Transformer-Based Self-Supervised Multimodal Representation Learning for Wearable Emotion Recognition

Abstract

Recently, wearable emotion recognition based on peripheral physiological signals has drawn massive attention due to its less invasive nature and its applicability in real-life scenarios. However, how to effectively fuse multimodal data remains a challenging problem. Moreover, traditional fully-supervised based approaches suffer from overfitting given limited labeled data. To address the above issues, we propose a novel self-supervised learning (SSL) framework for wearable emotion recognition, where efficient multimodal fusion is realized with temporal convolution-based modality-specific encoders and a transformer-based shared encoder, capturing both intra-modal and inter-modal correlations.

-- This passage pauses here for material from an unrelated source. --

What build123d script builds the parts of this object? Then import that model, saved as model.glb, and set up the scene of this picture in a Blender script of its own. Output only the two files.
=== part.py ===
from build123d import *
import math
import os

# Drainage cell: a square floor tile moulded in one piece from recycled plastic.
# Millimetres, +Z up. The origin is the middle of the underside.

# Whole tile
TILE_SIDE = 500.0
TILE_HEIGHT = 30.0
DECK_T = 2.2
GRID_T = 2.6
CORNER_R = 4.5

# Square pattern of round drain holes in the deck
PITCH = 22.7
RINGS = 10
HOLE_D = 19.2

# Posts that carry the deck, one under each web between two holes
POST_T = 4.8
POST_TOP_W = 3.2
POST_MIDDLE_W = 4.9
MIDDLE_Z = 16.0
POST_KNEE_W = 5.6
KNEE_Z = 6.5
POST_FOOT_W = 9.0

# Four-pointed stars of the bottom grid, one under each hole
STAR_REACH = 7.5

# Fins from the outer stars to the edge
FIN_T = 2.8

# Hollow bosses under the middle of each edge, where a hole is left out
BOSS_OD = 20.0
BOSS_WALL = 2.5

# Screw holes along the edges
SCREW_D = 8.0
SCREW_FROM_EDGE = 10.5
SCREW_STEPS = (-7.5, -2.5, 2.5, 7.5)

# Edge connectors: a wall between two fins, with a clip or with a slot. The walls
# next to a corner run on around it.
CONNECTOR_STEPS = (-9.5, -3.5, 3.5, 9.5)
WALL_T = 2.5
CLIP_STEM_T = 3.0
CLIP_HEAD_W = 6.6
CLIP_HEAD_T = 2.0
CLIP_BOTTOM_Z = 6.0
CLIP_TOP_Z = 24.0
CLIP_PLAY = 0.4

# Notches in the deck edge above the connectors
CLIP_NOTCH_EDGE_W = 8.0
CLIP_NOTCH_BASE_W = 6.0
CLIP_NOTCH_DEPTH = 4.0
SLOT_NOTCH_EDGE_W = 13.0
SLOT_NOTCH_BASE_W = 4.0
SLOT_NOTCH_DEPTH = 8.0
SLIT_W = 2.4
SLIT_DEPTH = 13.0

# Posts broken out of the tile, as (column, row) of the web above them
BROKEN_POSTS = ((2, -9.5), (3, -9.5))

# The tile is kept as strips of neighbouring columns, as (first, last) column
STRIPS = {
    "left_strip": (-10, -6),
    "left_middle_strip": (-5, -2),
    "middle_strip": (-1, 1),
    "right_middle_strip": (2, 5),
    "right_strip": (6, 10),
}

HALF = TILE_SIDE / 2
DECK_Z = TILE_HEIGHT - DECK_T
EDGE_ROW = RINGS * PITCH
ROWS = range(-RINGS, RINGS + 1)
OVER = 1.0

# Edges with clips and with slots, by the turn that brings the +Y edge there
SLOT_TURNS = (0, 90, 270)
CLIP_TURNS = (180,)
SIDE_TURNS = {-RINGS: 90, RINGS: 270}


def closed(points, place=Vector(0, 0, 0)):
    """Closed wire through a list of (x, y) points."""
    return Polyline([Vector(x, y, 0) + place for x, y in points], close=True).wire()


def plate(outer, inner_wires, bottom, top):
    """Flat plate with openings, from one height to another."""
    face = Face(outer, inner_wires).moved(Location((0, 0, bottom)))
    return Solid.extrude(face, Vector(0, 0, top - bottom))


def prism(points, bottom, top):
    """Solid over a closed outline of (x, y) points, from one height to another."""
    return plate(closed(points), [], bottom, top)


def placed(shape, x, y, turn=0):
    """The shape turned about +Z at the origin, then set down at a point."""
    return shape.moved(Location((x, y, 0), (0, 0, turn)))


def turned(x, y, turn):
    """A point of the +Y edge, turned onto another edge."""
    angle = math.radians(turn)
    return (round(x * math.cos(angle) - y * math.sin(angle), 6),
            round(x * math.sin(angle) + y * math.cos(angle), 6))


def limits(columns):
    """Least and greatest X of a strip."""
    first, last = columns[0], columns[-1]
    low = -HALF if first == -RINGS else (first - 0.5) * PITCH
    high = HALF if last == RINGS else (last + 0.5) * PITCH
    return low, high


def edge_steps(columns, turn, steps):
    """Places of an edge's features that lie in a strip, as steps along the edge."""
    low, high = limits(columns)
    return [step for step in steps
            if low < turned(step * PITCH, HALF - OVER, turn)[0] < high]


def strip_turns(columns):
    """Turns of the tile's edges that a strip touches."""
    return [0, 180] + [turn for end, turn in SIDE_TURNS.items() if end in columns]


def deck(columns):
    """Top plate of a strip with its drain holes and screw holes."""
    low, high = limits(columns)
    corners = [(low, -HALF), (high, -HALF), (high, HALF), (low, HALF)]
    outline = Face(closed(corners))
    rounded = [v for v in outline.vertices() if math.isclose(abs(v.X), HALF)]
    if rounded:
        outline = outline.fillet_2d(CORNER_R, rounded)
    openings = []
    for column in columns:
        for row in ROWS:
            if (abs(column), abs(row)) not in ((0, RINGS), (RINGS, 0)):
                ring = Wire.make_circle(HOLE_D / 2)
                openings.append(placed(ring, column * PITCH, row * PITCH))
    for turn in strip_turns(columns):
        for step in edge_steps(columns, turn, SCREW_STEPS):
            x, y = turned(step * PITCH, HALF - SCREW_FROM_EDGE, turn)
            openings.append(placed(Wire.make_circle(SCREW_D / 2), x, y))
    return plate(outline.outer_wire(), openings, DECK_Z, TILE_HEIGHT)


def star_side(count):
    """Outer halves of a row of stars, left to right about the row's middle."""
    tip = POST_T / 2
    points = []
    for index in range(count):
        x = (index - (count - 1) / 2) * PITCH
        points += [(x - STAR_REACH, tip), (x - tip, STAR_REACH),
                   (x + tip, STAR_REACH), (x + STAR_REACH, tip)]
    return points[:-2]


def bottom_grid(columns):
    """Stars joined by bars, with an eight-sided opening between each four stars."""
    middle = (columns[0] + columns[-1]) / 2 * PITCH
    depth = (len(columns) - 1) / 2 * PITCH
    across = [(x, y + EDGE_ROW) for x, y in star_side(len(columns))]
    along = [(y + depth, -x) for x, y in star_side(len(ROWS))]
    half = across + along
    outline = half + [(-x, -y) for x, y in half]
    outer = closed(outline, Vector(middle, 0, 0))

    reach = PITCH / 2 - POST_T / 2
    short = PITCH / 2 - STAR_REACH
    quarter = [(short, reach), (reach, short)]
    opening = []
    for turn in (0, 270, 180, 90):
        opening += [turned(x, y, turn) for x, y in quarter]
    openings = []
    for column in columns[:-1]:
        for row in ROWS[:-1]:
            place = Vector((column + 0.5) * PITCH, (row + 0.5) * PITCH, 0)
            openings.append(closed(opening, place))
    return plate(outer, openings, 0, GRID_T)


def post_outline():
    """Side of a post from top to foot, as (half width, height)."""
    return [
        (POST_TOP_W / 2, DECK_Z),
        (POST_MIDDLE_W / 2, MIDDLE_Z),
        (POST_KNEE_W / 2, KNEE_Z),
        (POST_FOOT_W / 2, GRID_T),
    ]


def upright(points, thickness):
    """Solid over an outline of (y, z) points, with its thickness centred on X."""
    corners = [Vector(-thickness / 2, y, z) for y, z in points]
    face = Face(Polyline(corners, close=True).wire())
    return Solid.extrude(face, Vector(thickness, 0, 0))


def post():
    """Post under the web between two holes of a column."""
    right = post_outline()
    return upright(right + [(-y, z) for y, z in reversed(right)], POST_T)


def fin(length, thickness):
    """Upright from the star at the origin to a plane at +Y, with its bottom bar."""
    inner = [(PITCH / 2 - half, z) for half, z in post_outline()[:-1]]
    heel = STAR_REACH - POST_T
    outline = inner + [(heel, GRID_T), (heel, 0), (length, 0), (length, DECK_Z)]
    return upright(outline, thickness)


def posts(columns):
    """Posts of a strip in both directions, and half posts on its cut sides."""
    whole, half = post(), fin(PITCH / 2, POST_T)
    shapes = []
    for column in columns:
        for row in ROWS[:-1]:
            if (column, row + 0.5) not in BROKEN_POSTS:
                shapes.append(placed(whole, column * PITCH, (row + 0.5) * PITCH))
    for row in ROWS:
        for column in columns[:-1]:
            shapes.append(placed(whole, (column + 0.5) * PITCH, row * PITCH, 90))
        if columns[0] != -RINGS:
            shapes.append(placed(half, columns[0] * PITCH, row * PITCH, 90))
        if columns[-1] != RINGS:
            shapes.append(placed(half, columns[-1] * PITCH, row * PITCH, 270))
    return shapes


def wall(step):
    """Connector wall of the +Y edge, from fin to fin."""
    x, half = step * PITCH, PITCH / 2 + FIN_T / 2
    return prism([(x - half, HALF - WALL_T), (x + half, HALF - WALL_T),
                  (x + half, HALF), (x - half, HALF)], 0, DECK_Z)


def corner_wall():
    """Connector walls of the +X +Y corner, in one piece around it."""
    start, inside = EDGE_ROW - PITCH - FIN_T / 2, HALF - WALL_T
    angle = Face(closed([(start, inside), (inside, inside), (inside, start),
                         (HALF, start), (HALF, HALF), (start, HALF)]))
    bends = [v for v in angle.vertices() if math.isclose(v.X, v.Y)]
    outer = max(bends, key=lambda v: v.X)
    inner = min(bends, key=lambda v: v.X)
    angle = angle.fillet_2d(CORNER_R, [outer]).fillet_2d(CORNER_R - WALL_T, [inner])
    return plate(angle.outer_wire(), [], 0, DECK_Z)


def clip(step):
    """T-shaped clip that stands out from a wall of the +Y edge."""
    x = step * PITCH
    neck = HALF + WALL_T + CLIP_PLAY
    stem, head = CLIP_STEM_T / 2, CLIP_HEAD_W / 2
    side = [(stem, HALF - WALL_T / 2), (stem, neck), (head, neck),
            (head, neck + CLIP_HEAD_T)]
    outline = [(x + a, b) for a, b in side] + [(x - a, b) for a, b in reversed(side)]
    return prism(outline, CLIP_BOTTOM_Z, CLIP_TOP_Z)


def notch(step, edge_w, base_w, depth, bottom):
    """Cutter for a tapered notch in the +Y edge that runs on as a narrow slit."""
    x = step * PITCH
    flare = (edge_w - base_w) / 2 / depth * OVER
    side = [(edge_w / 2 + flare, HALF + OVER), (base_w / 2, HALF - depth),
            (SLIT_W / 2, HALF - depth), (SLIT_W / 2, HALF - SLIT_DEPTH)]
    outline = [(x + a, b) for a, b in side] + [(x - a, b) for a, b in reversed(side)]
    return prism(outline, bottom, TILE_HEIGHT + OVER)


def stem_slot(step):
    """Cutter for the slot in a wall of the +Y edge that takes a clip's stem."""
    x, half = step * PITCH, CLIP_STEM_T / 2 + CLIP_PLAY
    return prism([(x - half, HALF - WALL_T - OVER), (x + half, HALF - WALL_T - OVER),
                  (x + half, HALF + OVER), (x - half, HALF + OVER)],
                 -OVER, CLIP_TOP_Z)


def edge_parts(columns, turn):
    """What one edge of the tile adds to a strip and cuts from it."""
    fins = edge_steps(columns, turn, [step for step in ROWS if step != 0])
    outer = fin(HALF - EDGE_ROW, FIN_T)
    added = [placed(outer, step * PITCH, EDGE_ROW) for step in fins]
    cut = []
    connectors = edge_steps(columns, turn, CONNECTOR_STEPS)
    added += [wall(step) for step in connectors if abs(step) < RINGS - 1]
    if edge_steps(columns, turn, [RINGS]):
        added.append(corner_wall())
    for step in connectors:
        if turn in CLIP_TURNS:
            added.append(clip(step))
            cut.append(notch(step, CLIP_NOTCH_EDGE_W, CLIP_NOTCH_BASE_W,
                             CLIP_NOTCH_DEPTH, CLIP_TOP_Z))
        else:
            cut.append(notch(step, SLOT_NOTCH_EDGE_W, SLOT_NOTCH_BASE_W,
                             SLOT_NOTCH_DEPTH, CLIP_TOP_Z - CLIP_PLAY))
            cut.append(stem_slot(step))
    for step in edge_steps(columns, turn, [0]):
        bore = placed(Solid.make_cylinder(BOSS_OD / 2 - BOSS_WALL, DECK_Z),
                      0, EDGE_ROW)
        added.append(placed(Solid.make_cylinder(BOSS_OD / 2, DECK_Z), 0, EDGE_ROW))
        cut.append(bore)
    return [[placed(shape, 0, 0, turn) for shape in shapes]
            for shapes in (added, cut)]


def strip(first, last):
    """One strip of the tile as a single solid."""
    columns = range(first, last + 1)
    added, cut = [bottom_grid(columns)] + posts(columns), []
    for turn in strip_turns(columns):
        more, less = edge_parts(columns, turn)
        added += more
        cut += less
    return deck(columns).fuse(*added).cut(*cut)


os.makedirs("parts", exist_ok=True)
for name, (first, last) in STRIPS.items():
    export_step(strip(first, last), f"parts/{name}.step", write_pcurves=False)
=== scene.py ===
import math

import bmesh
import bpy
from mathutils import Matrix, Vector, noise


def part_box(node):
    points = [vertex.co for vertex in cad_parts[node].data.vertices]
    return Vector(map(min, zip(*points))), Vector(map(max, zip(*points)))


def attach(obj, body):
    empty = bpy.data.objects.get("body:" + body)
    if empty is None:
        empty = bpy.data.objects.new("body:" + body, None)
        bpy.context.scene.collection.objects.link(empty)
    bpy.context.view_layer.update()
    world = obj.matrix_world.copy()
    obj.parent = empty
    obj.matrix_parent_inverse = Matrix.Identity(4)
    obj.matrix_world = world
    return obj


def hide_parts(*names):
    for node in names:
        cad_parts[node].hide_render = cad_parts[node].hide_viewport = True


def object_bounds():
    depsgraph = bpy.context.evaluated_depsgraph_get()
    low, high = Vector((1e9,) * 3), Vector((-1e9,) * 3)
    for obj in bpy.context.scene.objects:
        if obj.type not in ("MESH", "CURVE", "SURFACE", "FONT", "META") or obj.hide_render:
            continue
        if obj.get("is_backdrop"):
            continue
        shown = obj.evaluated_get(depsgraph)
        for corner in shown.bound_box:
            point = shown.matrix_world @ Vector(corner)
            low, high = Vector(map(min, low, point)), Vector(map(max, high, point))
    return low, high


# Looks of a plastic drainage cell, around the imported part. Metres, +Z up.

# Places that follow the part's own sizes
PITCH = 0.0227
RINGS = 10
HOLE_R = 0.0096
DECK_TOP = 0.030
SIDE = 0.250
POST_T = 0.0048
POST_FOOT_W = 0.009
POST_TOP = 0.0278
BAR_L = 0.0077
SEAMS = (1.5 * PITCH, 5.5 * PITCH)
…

Extensive unlabeled data is automatically assigned labels by five signal transforms, and the proposed SSL model is pre-trained with signal transformation recognition as a pretext task, allowing the extraction of generalized multimodal representations for emotion-related downstream tasks. For evaluation, the proposed SSL model was first pre-trained on a large-scale self-collected physiological dataset and the resulting encoder was subsequently frozen or fine-tuned on three public supervised emotion recognition datasets. Ultimately, our SSL-based method achieved state-of-the-art results in various emotion classification tasks. Meanwhile, the proposed model was proved to be more accurate and robust compared to fully-supervised methods on low data regimes.